A Dish Serving Centuries of History This porcelain dish, which tells a story about the Dutch East India Company and the Dutch Golden Age of the 17th century, will be used in classes ranging from art history to economics.
The conjoined letters “VOC” on the center of this dish are thought to be the first globally recognized corporate logo. Together, the three letters form the monogram of the Verenigde Oostindische Compagnie, or the United East India Company of the Netherlands, better known in English as the Dutch East India Company.
Established in 1602 by the Dutch government to facilitate trade between the Netherlands and Asia (which was then known as “the Indies”), the VOC was one of the first modern, global corporations. It was granted a monopoly on all Dutch trade with Asia and was given the right to make treaties with foreign governments, purchase or conquer territory, and even make war on the enemies of the Netherlands and its own business interests.
The VOC grew to be one of the largest and most powerful corporations the world has ever known. It was one of the economic engines of the Dutch golden age and helped create the modern global economy. The first stock certificates were issued for the VOC, and one of the earliest modern stock exchanges, the Bourse in Amsterdam, was established to trade in them. Insurance, maritime law and the futures market all were developed or expanded to facilitate its operations. It helped popularize a range of consumer goods and foodstuffs, such as pepper, nutmeg, printed cotton, porcelain, tea and coffee. While bringing wealth, power and prestige to its employees, investors and the Dutch nation, it conquered, exploited and enslaved tens, if not hundreds, of thousands of people throughout Africa and Asia. It was also one of the most long-lived corporations the world has seen, surviving nearly two centuries until 1798.
The VOC’s monogram served as a practical mark of ownership as well as a symbol of the company’s pride. It marked everything from the company’s headquarters in Amsterdam, to the coins it minted for use in Africa and Asia, to the cannon on its ships. It was literally branded, or burned, onto the crates of spices, silks, porcelain and other exotic Asian luxuries the company traded. It was probably one of the most recognized, envied and feared visual symbols of the 17th century.

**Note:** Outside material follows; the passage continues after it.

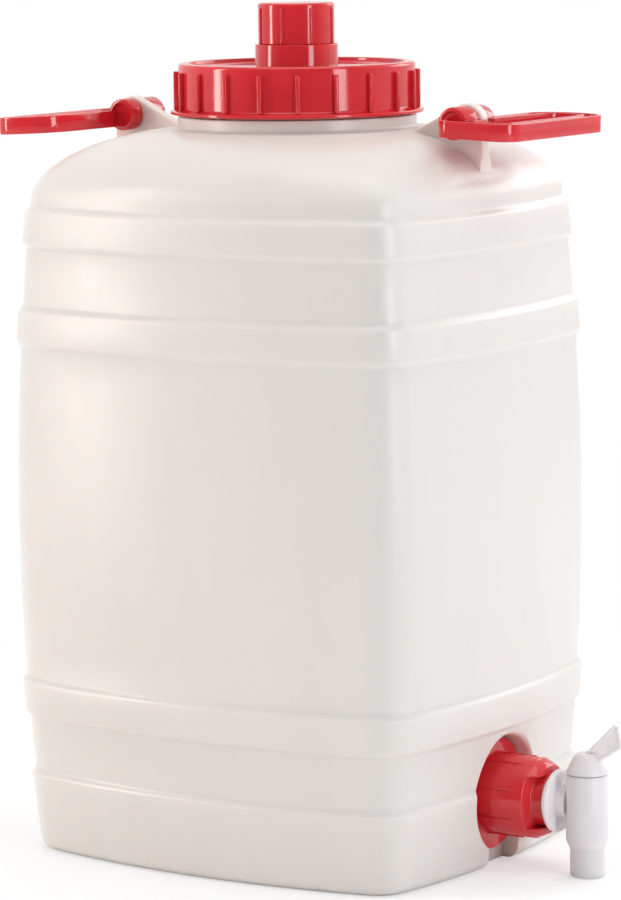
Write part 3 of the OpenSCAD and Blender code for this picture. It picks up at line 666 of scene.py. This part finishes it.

Among the many things branded with the company’s logo were Japanese porcelain dishes made for use at the VOC’s trading settlements in Japan, Indonesia and South Africa. Reflecting the type of connections made possible by global trade, the very Dutch monogram is surrounded by a very Chinese design: three peaches and three Buddha’s hand citrons (a fruit whose body is segmented into finger-like sections). Both fruits are traditional Chinese symbols of a wish for blessings and a long life, and were common motifs used on a range of objects, including porcelain dishes. Japanese potters copied the design from Chinese dishes, and then added (no doubt at the request of Dutch merchants) the VOC monogram.
With the monogram on both its front and back, this particular dish, made in Arita, Japan, between 1680 and 1700, is quite possibly one of the “2,400 pieces for the house of the Hon. Governor-General, all painted inside and outside with the mark of the Company” that were ordered in 1686 for the company’s Asian headquarters in Batavia (modern-day Jakarta, Indonesia). There they would have been used, probably in combination with silver dishes, to set an elegant table for the Governor-General to entertain other high-ranking VOC officers, merchants and ship captains.
This dish comes as a gift from Bruce Perkins ’73. Perkins helped unpack the original gift of ceramics from Euchlin and Louise Reeves, the founders of the Reeves Collection, an experience that inspired him to start collecting ceramics. The dish will join Washington and Lee’s small but growing collection of Japanese export porcelain. In addition to being displayed in the Japanese porcelain gallery, it will also be used in classes ranging from art history to economics to provide a concrete example of the role the VOC played in the sustenance of the Dutch Golden Age of the 17th century and the creation of our modern global economy.